WHAT NEEDS TO BE DONE: Wherever the word "materials" appears in a line, copy that line.

SUPPLIED MATERIAL:
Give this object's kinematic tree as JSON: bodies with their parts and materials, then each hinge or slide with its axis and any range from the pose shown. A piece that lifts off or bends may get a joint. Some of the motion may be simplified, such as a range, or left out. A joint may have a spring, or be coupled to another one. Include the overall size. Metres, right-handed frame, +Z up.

* * *

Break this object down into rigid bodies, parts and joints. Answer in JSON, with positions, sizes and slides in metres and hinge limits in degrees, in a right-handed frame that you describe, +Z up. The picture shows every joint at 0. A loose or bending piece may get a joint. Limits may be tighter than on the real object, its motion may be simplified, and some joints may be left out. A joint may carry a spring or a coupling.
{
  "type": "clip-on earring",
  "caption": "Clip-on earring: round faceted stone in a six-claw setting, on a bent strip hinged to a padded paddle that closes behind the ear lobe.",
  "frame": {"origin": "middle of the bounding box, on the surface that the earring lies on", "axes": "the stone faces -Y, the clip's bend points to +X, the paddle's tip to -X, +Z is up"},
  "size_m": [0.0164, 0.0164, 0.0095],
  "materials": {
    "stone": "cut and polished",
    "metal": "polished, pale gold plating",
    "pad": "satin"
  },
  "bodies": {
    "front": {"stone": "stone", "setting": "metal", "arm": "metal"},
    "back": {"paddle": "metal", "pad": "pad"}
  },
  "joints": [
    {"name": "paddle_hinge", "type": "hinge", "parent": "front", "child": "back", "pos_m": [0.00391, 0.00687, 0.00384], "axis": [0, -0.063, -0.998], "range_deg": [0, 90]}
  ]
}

THE RESULT:
Give this object's kinematic tree as JSON: bodies with their parts and materials, then each hinge or slide with its axis and any range from the pose shown. A piece that lifts off or bends may get a joint. Some of the motion may be simplified, such as a range, or left out. A joint may have a spring, or be coupled to another one. Include the overall size. Metres, right-handed frame, +Z up.
  "materials": {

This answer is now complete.